Stars: Asa Butterfield, Eva Green, Samuel L Jackson, Chris O'Dowd, Allison Janney, Rupert Everett, Terence Stamp, Ella Purnell, Judi Dench

Director: Tim Burton

Director Burton would seem to be a perfect fit for an adaptation of Ransom Riggs' bizarre book, although expectations are only partially fulfilled by the results. Skirting dangerously close to a 15 certificate, this fantasy-adventure-horror will be too strong for younger children.

Our hero is Jake (Butterfield), a 16-year-old from Florida who seemingly has both psychiatric problems and a weird grandfather (Stamp) desperate for the gun that Jake's father (O'Dowd) has locked away. On a visit, Jake finds grandpa's home wrecked, with the old chap eyeless and expiring in the wooded ground beyond. Jake sees an equally eyeless monster before grasping his grandfather's dying words: 'Find Emerson. Go to the island. Take the Loop. The bird will explain everything.'

Finding a postcard in the house of an island off the coast of Wales, Jake resolves to go there; his psychiatrist (Janney) thinks it a good idea, and father and son are soon on their way across the Atlantic. Once there, Jake discovers the burnt-out ruins of Miss Peregrine's eponymous home.

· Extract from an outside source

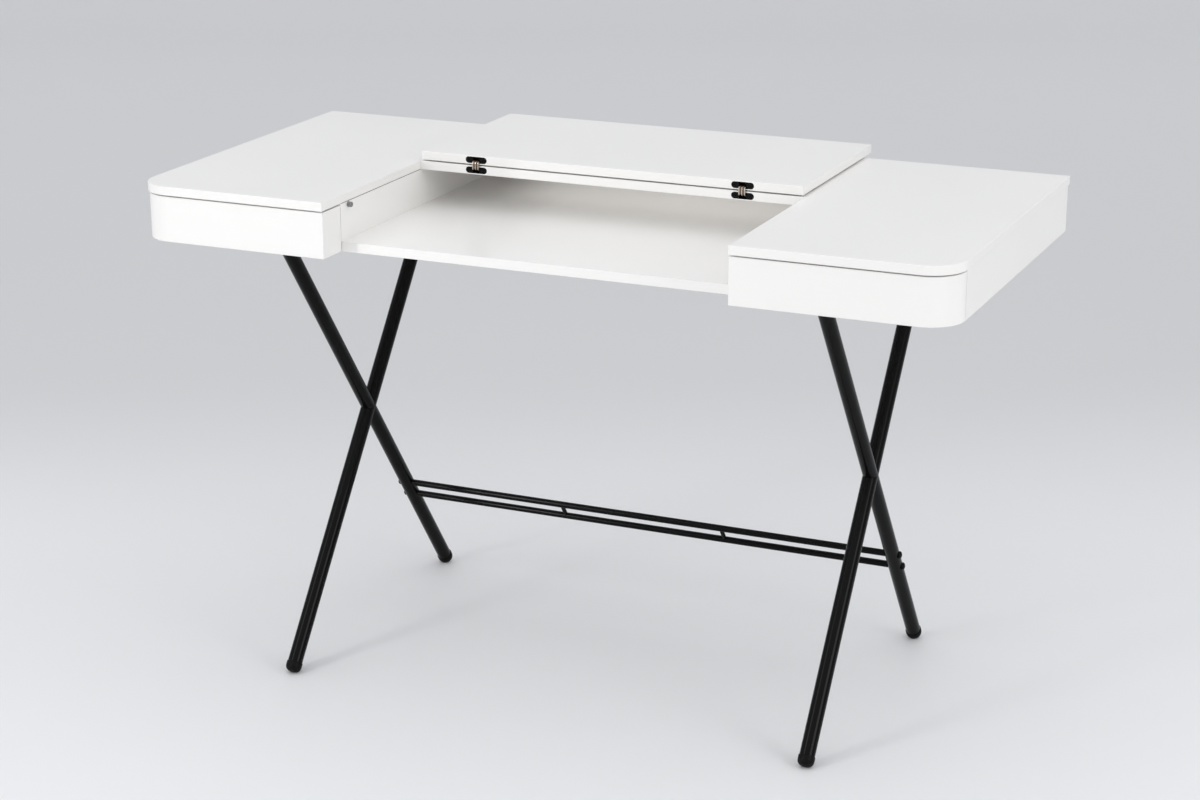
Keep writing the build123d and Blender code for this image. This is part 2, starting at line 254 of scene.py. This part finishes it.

The next day, he follows a circuitous route through rocky caverns and comes to the school as it was in late summer 1943, just before it was destroyed by a German bomb. Here are Miss P (Green) and her 'peculiars' - a sort of junior X-Men group.

Each day, they stop time just before the bomb drops, and so live the 3rd of September over again for ever. But the Disaffected, led by a white-eyed, shape-shifting Jackson, and their 'Hollows' are on their trail, feasting on eyeballs as they go.

UK's Butterfield is a serviceable lead with a strong American accent, and the final battle between peculiars, skeletons and monsters is jolly good fun in the Ray Harryhausen tradition.

David Quinlan

UK/USA/Belgium 2016. UK Distributor: 20th Century Fox. Technicolor.
121 minutes. Not widescreen. UK certificate: 12A.

Guidance ratings (out of 3): Sex/nudity 0, Violence/Horror 2, Drugs 0, Swearing 0.